Minim Efek Jera, Penyelundupan Telur Penyu Masih Terjadi
Share
Berakhir sudah petualangan Way Bujang (inisial) di Singkawang, Kalimantan Barat. Lelaki asal Tambelan, Kabupaten Bintan, Kepulauan Riau itu diamankan Kepolisian Resor Kota (Polresta) Singkawang di Pelabuhan Sedau, Kecamatan Singkawang Selatan, Selasa (21/4/2015), ketika hendak menyeludupkan telur penyu sebanyak 9.000 butir.
Rencananya, telur penyu itu akan dibawa ke Malaysia. Telur-telur tersebut dikemas dalam kotak berukuran 30 x 40 cm sebanyak 12 buah dengan bungkus plastik. Masing-masing kotak berisi 200 hingga 250 telur penyu. “Saya datang ke Kota Singkawang dengan motor air. Sudah sering ke sini untuk berbelanja lantaran jaraknya dari Tembelan lebih dekat ketimbang ke Ibukota Kepulauan Riau,” ujar Way.
Ayah empat anak ini mengaku mendapat tawaran membawa telur penyu ke Singkawang dari seseorang bernama Eli Firman. Menurut penjelasan Eli kepada Way, motor air yang akan mengangkut telur penyu bawaannya tak kunjung datang. Khawatir telur-telur membusuk, Eli merayu Way untuk mengangkutnya. Dengan komisi Rp50 ribu per kotak, Way pun menggeleng setuju. “Saya tidak menolak karena saya tidak tahu bila perbuatan ini dilarang dan bisa berujung penjara,” akunya.
Menurut penuturan Way, di Tambelan tempatnya, warga diperbolehkan mengkonsumsi telur penyu. “Ternyata, aturan ini berbeda,” ujar lelaki 50 tahun itu. “Saat telur-telur penyu akan dimasukkan mobil, Way kami tangkap. Menurut pengakuannya, ia tidak tahu kalau menjual telur penyu itu perbuatan yang dilarang. Kami masih selidiki, apakah tersangka merupakan jaringan penjualan telur penyu atau bukan,” ujar Kepala Kepolisian Resor Kota Singkawang, Ajun Komisaris Besar Polisi Agus Triatmaja.
Agus menjelaskan, penyergapan berawal dari laporan masyarakat mengenai tersangka yang kesehariannya mengaku sebagai nelayan. Saat ditangkap, Way mengaku ribuan telur tersebut bukan miliknya. “Telur dibawa dari Tambelan ke Singkawang, agaknya akan dijual ke Malaysia,” jelas Agus.

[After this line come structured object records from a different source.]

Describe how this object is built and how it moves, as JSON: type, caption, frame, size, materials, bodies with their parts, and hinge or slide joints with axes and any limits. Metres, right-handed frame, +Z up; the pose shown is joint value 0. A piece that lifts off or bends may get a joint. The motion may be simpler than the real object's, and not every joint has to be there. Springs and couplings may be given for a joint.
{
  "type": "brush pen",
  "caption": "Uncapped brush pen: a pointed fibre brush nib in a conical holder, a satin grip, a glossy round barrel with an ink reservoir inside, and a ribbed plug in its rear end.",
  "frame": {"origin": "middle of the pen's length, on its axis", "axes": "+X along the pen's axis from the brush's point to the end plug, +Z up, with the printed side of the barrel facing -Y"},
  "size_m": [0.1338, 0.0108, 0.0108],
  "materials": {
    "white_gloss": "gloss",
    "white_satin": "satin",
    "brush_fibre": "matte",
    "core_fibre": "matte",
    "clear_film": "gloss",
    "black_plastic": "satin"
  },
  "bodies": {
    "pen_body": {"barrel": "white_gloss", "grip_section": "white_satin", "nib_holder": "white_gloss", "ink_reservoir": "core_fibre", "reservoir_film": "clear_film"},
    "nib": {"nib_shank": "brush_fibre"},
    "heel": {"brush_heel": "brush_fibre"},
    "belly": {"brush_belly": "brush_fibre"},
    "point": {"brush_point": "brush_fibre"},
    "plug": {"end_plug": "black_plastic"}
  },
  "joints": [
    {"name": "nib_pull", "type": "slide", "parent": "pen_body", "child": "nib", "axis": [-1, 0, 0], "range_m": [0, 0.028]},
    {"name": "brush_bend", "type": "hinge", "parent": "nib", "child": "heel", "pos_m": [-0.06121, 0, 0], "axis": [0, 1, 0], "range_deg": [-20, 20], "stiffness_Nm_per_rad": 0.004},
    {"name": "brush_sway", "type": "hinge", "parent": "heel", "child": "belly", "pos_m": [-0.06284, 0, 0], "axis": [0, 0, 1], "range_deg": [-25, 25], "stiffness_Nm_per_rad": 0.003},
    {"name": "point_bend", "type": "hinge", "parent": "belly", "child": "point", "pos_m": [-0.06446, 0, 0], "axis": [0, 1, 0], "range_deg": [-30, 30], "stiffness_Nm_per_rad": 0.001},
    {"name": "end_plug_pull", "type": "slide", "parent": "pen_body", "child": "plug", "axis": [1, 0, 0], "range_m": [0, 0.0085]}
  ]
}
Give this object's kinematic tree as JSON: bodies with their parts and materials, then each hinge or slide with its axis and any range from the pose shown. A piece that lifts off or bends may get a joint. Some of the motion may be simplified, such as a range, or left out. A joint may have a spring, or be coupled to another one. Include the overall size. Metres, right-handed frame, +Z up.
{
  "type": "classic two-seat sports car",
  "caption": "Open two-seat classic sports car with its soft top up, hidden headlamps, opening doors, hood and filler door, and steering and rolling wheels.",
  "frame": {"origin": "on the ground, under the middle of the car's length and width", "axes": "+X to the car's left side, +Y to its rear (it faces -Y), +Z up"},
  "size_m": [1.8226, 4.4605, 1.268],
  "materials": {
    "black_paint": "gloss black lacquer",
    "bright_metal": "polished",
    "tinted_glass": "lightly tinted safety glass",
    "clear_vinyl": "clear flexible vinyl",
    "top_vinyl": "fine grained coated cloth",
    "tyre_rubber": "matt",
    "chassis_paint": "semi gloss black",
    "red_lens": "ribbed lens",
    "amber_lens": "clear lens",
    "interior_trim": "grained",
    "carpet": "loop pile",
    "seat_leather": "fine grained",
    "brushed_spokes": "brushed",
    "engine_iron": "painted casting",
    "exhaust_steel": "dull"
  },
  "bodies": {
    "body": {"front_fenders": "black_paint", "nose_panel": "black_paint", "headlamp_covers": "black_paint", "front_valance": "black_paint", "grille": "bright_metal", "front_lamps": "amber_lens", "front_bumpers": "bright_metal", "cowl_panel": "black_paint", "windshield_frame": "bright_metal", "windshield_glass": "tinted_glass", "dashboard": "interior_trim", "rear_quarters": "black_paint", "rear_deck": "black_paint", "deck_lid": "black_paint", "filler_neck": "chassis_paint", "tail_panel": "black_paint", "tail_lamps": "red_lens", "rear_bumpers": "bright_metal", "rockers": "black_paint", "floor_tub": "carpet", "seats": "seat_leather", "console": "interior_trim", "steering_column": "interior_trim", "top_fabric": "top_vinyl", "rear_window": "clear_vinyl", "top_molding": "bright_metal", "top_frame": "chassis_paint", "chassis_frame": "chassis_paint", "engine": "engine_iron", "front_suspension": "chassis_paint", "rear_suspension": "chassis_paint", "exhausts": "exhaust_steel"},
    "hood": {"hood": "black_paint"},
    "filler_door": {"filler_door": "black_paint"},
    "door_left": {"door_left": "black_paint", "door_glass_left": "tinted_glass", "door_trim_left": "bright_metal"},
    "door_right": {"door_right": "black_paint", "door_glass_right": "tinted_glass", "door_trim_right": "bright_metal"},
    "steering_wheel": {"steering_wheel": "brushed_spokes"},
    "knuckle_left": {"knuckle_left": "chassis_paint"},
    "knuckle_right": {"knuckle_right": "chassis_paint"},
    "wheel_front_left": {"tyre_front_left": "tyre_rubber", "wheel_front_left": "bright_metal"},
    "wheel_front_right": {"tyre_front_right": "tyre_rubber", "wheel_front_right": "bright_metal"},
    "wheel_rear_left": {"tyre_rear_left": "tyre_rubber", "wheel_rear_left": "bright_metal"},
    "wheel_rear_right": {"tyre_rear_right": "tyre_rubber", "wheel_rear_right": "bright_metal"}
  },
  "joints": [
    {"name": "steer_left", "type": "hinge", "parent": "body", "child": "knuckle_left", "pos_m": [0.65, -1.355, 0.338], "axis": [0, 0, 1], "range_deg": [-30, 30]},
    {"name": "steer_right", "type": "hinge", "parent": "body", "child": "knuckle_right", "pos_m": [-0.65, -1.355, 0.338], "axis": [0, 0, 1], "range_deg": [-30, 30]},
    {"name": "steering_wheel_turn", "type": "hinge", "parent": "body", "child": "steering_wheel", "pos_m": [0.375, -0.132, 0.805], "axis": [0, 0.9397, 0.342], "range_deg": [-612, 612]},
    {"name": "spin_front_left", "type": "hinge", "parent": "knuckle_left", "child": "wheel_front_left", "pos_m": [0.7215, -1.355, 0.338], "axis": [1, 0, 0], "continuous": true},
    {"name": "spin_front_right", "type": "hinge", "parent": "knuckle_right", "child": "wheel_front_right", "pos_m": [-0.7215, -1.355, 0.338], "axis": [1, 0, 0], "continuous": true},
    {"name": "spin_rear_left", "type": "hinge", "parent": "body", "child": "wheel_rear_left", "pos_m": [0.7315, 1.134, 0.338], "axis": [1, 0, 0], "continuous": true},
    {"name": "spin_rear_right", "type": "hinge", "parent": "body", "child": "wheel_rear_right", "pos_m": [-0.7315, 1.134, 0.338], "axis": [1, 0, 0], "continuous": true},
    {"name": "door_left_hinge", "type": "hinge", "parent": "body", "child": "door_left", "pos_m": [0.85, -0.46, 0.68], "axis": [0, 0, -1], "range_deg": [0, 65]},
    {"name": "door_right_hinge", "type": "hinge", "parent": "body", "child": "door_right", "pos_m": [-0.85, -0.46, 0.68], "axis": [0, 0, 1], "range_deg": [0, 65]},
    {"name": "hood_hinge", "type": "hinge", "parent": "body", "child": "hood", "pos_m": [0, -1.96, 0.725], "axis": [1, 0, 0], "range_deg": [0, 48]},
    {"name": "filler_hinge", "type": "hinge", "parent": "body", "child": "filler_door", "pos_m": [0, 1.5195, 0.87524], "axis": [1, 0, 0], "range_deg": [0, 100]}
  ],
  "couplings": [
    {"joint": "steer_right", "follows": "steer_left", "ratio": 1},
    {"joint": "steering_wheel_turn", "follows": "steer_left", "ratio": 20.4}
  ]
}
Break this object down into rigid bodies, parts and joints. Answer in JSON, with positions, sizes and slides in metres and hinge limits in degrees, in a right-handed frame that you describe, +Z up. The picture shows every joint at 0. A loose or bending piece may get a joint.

Polisi akan menjerat tersangka dengan pasal 40 ayat (2) juncto Pasal 21 huruf e Undang-undang No 5 tahun 1990 tentang Konservasi Sumber Daya Alam Hayati dan Ekosistem. “Ancaman hukumannya paling lama lima tahun penjara,” jelasnya.
Meski demikian, Kepala Balai Konservasi Sumber Daya Alam Kalimantan Barat, Sustyo Iriyono, pesimis bila vonis hukum akan dijatuhkan maksimal. “Ini penangkapan ke tiga kalinya. Yang terakhir, ditangani Polres Bengkayang, hanya diputus sebulan penjara oleh pengadilan negeri setempat,” ujarnya, Jumat (24/5).
Hukuman yang ringan itu, kata Sustyo, sudah pasti belum memberikan efek jera bagi pelaku. Terlebih, penjualan telur penyu memiliki magnet yang kuat dari sisi ekonomi. Sebutir telur bisa mencapai 5-8 Ringgit Malaysia atau 18-28 ribu rupiah per butirnya. “Penindakan ini juga dilematis, kebanyakan pelaku adalah orang miskin, bahkan ibu-ibu kepala keluarga. Namun, hukum harus ditegakkan dan diusut hingga ke pemodalnya.”
Sustyo berharap, revisi UU Konservasi Sumber Daya Alam Hayati dan Ekosistem segera beres. Tahun 2013, Kementerian Kehutanan (saat itu) mengumumkan draf revisi UU Konservasi menjadi Undang-Undang Keanekaragaman Hayati telah berjalan. Di sana, diatur lebih detil tata cara pengelolaan spesies hingga ke tingkat genetiknya. “UU ini akan menggantikan UU No 5/1990 tentang Konservasi Sumber Daya Alam Hayati dan Ekosistem. Dalam Undang-undang ini, diusulkan agar hukuman bagi pelanggar UU Konservasi diperberat,” tukasnya.